Thirdly, he rejected the ethical element that was the main spring of the entire preparation for the war. The arguments in this connection could be summarized as follows:
(a) What exactly is “justice” involved in fighting the war that was about to commence? Was it not, he asked, interest of himself, his brothers, and his party for possession, enjoyment and rule? And even if it be granted that these aims were justified, he raised the question as to what would be the means of securing that justice.

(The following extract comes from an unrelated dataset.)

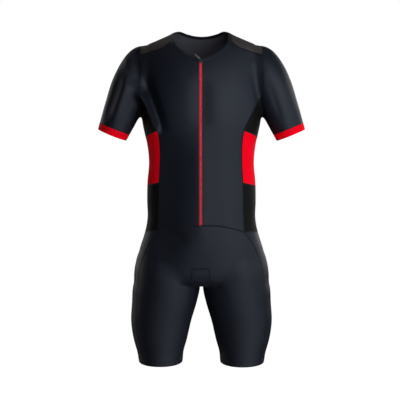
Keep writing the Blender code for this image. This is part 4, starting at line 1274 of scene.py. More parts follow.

Would it not mean, he asked, the sacrifice of right maintenance of social and national life which in person of the kin of race stood before him opposing him in the battlefield?
(b) Turning to another line of argument, Arjuna felt that even if happiness and life were desirable, they were so only if they were shared with all others, particularly with “our own people”. But here Arjuna argued, “our own people” are to be slain, and who would consent to slay
them for the sake of all the earth and even for the kingdom of the three worlds?
(c) At this stage, Arjuna formulated even a more fundamental objection. He declared that slaughter is a heinous crime, in which there is no right and no justice. And further, the sin became graver when those who were to be slain were objects of love and reverence.
(d) Formulating this ethical argument, Arjuna conceded that the sons of Dhritarashtra were guilty of great offences, of sins of greed, and selfish passion, but he argued that they were overpowered by ignorance and they had no sense of guilt. On the other hand, would it be right, he asked in effect, to enter into sinful act voluntarily with a clear knowledge that sin was to be committed?
(e) Once again, Arjuna brought in another ethical consideration. Even if a sin was to be committed and even if that could be justified because that was inevitable in the performance of the dharma of the kshatriya, how could it be justified if that leads to the destruction of family morality, social law, law of the nation? Arjuna declared that family itself could be corrupted, race would be sullied, law of race, morality, and family would be destroyed. And who would be responsible for these crimes? Indeed, those, in particular, who would enter into the war with a knowledge and sense of guilt and sin.
These arguments led Arjuna to declare that he would not fight.
But even though he was categorical in his declaration,
he betrayed, in response to a remark of disapproval from Sri Krishna, not only his indecisiveness but a complete bankruptcy of all his views and all the notions of the right and the good and the duty and dharma which were till that time the foundations of the guidelines of his life. He asked Sri Krishna: “Tell me, how shall I attack with arrows the most venerable Bhishma, the grandfathers, and guru Dronacharya in the battlefield? It is better to live in this world by begging rather than killing the most venerable elders. Even if I kill these elders for worldly gains, all my enjoyments would be smeared with their blood. We are not sure who is stronger amongst us and who will win the war. Moreover, the sons of Dhritarashtra are arrayed against us, after killing whom we ourselves would not like to live any longer. I am confused about my dharma owing to the lapse of the grain of my nature. Therefore, I ask you to tell me what is certainly the best for me. I am your disciple, I have taken refuge in you. Do instruct me. Even if I were to attain undisputed sovereignty over the whole world and conquer even the gods, I do not see how I could remedy this grief which is consuming my senses.”
Once again, Arjuna said, “O Krishna! I shall not fight.” And he became silent.
The current standards of conduct were found by Arjuna in a hideous chaos where they were in violent conflict with each other and with themselves. No moral standing ground was left, nothing to lay hold of and walk by any dharma, – the law, the norm, the rule of nature, action and life. And for a moral agent like Arjuna, whose very soul was that of action, this can be regarded as a worst possible crisis, failure and overthrow.